The undergraduate has learnt to not be shy in communicating with the participants. He realised early on that it is more effective to be frank and straight forward to get things running smoothly, than beating around the bush in order to not hurt anyone’s feelings.Of course, the main aim of the day was still to teach the youngsters to appreciate the arts and heritage around them.
“Everyone tends to forget about heritage and don’t take notice of the heritage around them. Heritage is very important because without it you will lose your identity. Our heritage makes us special and different. We should nurture the kids to learn heritage in a very fun way,” said Tzyy Yun, 21.
On the final day, the participants invited their family and friends for a presentation and exhibition of their works.
“When all the kids finished the bicycle floats, they were very proud of themselves and felt that the work belonged to them. They tried so hard to build it in four days and were very satisfied with the outcome,” said Tzyy Yun.
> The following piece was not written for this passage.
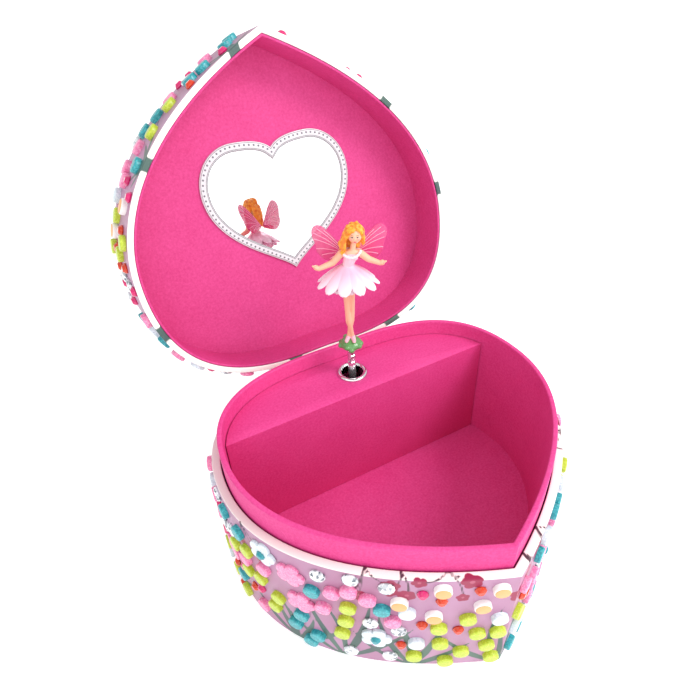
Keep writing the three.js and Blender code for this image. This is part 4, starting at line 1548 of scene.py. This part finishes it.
def cad_stickers():
    """Kind, place and tone of the stickers that are CAD nodes, by node."""
    slots = {row["node"]: row["material_slot"] for row in frame["record"]["subparts"]}
    found = {}
    for node in sorted(n for n in frame["nodes"] if n.startswith("sticker_")):
        low, high = (np.array(c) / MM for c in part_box(node))
        x, y, z = (low + high) / 2
        nearest = np.argmin(np.hypot(WALL_LINE[:, 0] - abs(x), WALL_LINE[:, 1] - y))
        family, word = slots[node].split("_")
        kind = "g" if family == "gem" else "f" if high[2] - low[2] > FLOWER_HIGH else "o"
        found[node] = (kind, math.copysign(nearest / WALL_STEPS * HALF_LENGTH, x), z, word)
    return found


own = cad_stickers()
placed = list(own.values())
for (kind, word), places in SHOWN_SIDE.items():
    for share, height in places:
        s, z = -share / 1000 * HALF_LENGTH, height / 100 * TRAY_HEIGHT
        if clear(placed, kind, s, z):
            placed.append((kind, s, z, word))
scatter(placed, TRAY_HEIGHT, tries=2600, seed=11, kept=(-SHOWN_STRETCH * HALF_LENGTH, 0))
lid_placed = scatter([], LID_TOP - LID_EDGE, tries=420, seed=23)
more = len(placed) - len(own)
print("places:", len(own), "from the CAD,", more, "more on the tray,", len(lid_placed), "on the lid")

# %% [markdown]
# Each sticker lies flat on the wall, so its pattern's Z points straight out and its Y points up. Stickers
# that the CAD has are laid one by one, because each stands for its own node. The others are laid as one
# mesh for each kind, colour and body, which keeps the scene light.

# %% Lay the stickers
WALL_NAMES = {"box": "tray", "lid": "lid"}


def laid(name, rows, stud, finish, body, slot, lift=0.0):
    """One mesh of a stud at every row's place, on the tray or on the lid."""
    frames = [wall_frame(s, z + lift) for _, s, z, _ in rows]
    places = np.array([place for place, _ in frames])
    outs = np.array([out for _, out in frames], float)
    ups = np.tile((0.0, 0.0, 1.0), (len(rows), 1))
    if body == "lid":
        places, outs, ups = thrown_back(places), aimed_back(outs), aimed_back(ups)
    return dress(studded(name, places, outs, ups, stud, finish), body, slot)


def lay_stickers(rows, body, lift):
    """All stickers of a wall, one mesh for each kind and tone."""
    for kind, word in sorted({(row[0], row[3]) for row in rows}):
        same = [row for row in rows if (row[0], row[3]) == (kind, word)]
        name, slot = f"{WALL_NAMES[body]}_{word}_{kind}", slot_for(kind, word)
        laid(name, same, PATTERNS[kind], FINISHES[kind, word], body, slot, lift)
        if word == "peach":
            laid(f"{name}_face", same, FOAM_FACE, FACE_PEACH, body, slot, lift)


for node, row in own.items():
    kind, _, _, word = row
    name, slot = node.replace("sticker", "trim"), slot_for(kind, word)
    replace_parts(laid(name, [row], PATTERNS[kind], FINISHES[kind, word], "box", slot), node)
peach = [row for row in own.values() if row[3] == "peach"]
laid("tray_own_faces", peach, FOAM_FACE, FACE_PEACH, "box", "sticker_peach")
white = [row for row in own.values() if row[0] == "f" and row[3] == "white"]
laid("tray_flower_gems", white, FLOWER_GEM, FINISHES["g", "teal"], "box", "sticker_teal")
lay_stickers(placed[len(own):], "box", 0.0)
lay_stickers(lid_placed, "lid", LID_EDGE)
print("laid:", len(placed) + len(lid_placed), "stickers")

# %% [markdown]
# A product photo on white: a pale floor that runs out of sight, a large soft light from the front right, a
# weaker one from the left and a bright even sky. A white reflector stands in front, out of the picture,
# because the lid's mirror would otherwise show a dark room.

# %% Stage and light
FLOOR_REACH = 3000
REFLECTOR = ((-1500, -2400, 2000), (3200, -2400, 2000), (3200, -2400, 0), (-1500, -2400, 0))
TARGET = (0, 0.02, 0.08)
# Place and size in metres, power in watts.
LIGHTS = {"key": ((0.6, -0.62, 1.0), 0.5, 9.0), "fill": ((-0.8, -0.5, 0.9), 1.0, 2.5)}
SKY_STRENGTH = 0.88


def stage_plane(name, corners, white, glow):
    """A white plane that shines a little, on the stage and not part of the box."""
    f = Finish(f"white_{name}")
    f.set(Base_Color=(white, white, white, 1), Roughness=0.9)
    f.set(Emission_Color=(1, 1, 1, 1), Emission_Strength=glow)
    to_object(name, corners, [(0, 1, 2, 3)], f.material)


def area_light(name, place, size, power):
    data = bpy.data.lights.new(name, "AREA")
    data.size = size
    data.energy = power
    made = bpy.data.objects.new(name, data)
    made.location = place
    made.rotation_euler = (Vector(TARGET) - Vector(place)).to_track_quat("-Z", "Y").to_euler()
    bpy.context.collection.objects.link(made)


r = FLOOR_REACH
stage_plane("floor", [(-r, -r, 0), (r, -r, 0), (r, r, 0), (-r, r, 0)], white=0.95, glow=0.4)
stage_plane("reflector", REFLECTOR, white=0.9, glow=0.7)
for name, values in LIGHTS.items():
    area_light(name, *values)
world = bpy.data.worlds.new("sky")
world.use_nodes = True
sky = world.node_tree.nodes["Background"].inputs
sky["Color"].default_value = (1, 1, 1, 1)
sky["Strength"].default_value = SKY_STRENGTH
bpy.context.scene.world = world
bpy.context.scene.view_settings.view_transform = "Standard"
print("lights:", ", ".join(LIGHTS), "and the sky")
The camp experience has been a colourful and memorable one for the campers. The boy in Siat Looi’s workshop eventually decided to play a small part in the music ensemble using utensils and daily items. The other participants’ enthusiasm has rubbed off on him, and he was so happy with his performance that he insisted that his parents send him for camp next year.
It has been a worthwhile time for the coordinators too. Now that camp is over, it’s time for them to plonk into their beds and enjoy their well-deserved long break.